Even though many Jews do not feel bound by halakha, the value it attaches to ongoing study and reasoned argument fundamentally shapes Jewish thought.
The majority of foundational Jewish texts assert that a fetus does not attain the status of personhood until birth.
Although the Hebrew Bible does not mention abortion, it does talk about miscarriage in Exodus 21:22-25. It imagines the case of men fighting, injuring a pregnant woman in the process. If she miscarries but suffers no additional injury, the penalty is a fine.
Since the death of a person would be murder or manslaughter, and carry a different penalty, most rabbinic sources deduce from these verses that a fetus has a different status.
An early, authoritative rabbinic work, the Mishnah, discusses the question of a woman in distress during labor. If her life is at risk, the fetus must be destroyed to save her. Once its head starts to emerge from the birth canal, however, it becomes a human life, or “nefesh.” At that point, according to Jewish law, one must try to save both mother and child. It prohibits setting aside one life for the sake of another.
Although this passage reinforces the idea that a fetus is not yet a human life, some Orthodox authorities allow abortion only when the mother’s life is at risk.
Other Jewish scholars point to a different Mishnah passage that imagines a case of a pregnant woman sentenced to death.

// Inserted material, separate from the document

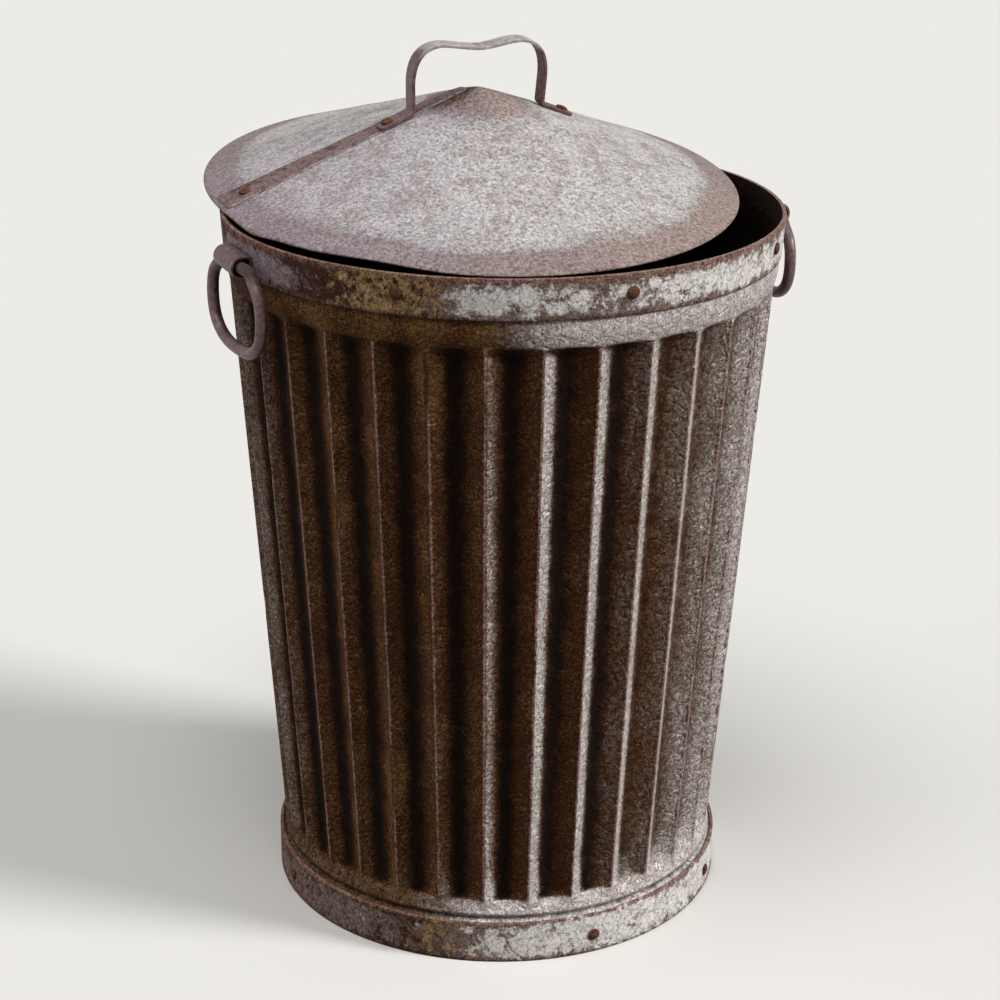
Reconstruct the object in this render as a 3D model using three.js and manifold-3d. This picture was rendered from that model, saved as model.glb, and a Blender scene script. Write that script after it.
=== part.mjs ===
// A galvanised steel trash can with two ring handles and a conical lid that lies ajar on its rim.
// Millimetres, +Z up. The origin is on the can's axis at floor level, with the left ring handle at -X.
import * as THREE from 'three';
import { mergeVertices } from 'three/addons/utils/BufferGeometryUtils.js';
import Module from 'manifold-3d';

const wasm = await Module();
wasm.setup();

// ---- Driving dimensions -------------------------------------------------------------------------

const clearance = 0.3;          // gap left between pieces that touch

// Fluted wall of the can
const canHeight = 660;          // floor to the top of the rim
const wallRadius = 205;         // outer radius of the wall's straight taper, carried down to the floor
const wallTaper = 0.0713;       // growth of that radius for each millimetre of height
const wallSheet = 1.0;          // thickness of the wall's sheet
const fluteCount = 32;          // upright flutes pressed into the wall
const fluteDepth = 10;          // ridge to valley floor
const fluteRunOut = 16;         // height in which a valley runs out at either end
const fluteFoot = 50;           // height of the flutes' lower ends
const fluteHeadDrop = 60;       // the flutes' upper ends lie this far below the rim
const patternTurn = -3.35;      // degrees from +X to the middle of a valley, and to a rivet

// Smooth bands above and below the flutes
const upperBeadSwell = 1.6;     // how far the band under the rim hoop stands out
const lowerBeadSwell = 1.0;     // how far the band over the base hoop stands out
const lowerBeadHeight = 6;      // height of that band, between the groove and the flutes
const grooveDepth = 1.4;        // groove between the lower band and the base hoop
const footRadius = 211.5;       // outer radius of the widened foot, inside the base hoop
const footShoulder = 4;         // height in which the wall widens from the groove to the foot

// Hoops
const rimHoopHeight = 36.5;     // height of the strip round the rim
const rimHoopSheet = 2.6;       // its thickness
const baseHoopHeight = 40;      // height of the strip round the base
const baseHoopSheet = 3.0;      // its thickness

// Bottom pan
const panSheet = 1.0;           // thickness of the bottom
const panFlangeHeight = 30;     // height of the flange that is riveted into the foot
const panBend = 3;              // bend between the bottom and its flange
const panBeadRadius = 130;      // middle of the stiffening ring pressed up in the bottom
const panBeadWidth = 24;        // width of that ring
const panBeadRise = 3;          // its height

// Rivets
const hoopRivetCount = 8;       // rivets round each hoop
const rivetHeadRadius = 5.6;
const rivetHeadHeight = 2.8;
const rivetShankRadius = 2.0;
const rivetTailRadius = 3.6;
const rivetTailHeight = 1.4;
const rimRivetDrop = 16.5;      // rim to the middle of a rim rivet
const baseRivetHeight = 19;     // floor to the middle of a base rivet
const flatHeadRadius = 3.8;     // low heads inside the handle brackets
const flatHeadHeight = 1.3;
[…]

The execution would not be delayed unless she has already gone into labor.
In the Talmud, an extensive collection of teachings building on the Mishnah, the rabbis suggest that the ruling is obvious because the fetus is part of her body. It also records an opinion that the fetus should be aborted before the sentence is carried out so that the woman does not suffer further shame – establishing the needs of the woman as a factor in considering abortion.
Making Space for Divergent Opinions
These teachings represent only a small fraction of Jewish interpretations. To discover “what Judaism says” about abortion, the standard approach is to study a variety of contrasting texts that explore diverse perspectives.
Over the centuries, rabbis have addressed cases related to potentially deformed fetuses, pregnancy as the result of rape or adultery, and other heart-wrenching decisions that women and families have faced.
In contemporary Jewish debate there are stringent opinions adopting the attitude that abortion is homicide – thus permissible only to save the mother’s life. And there are lenient interpretations broadly expanding justifications based on a women’s well-being.
Yet the former usually cite contrary opinions, or even refer a questioner to inquire elsewhere. The latter still emphasize Judaism’s profound reverence for life.
According to a 2017 Pew survey, 83% of American Jews believe that abortion should be legal in all or most cases. All the non-Orthodox movements have statements supporting reproductive rights, and even ultra-Orthodox leaders have resisted anti-abortion measures that do not allow religious exceptions.
This broad support, I argue, reveals the Jewish commitment to the separation of religion and state in the U.S., and a reluctance to legislate moral questions for everyone when there is much room for debate.
There is more than one religious view on abortion.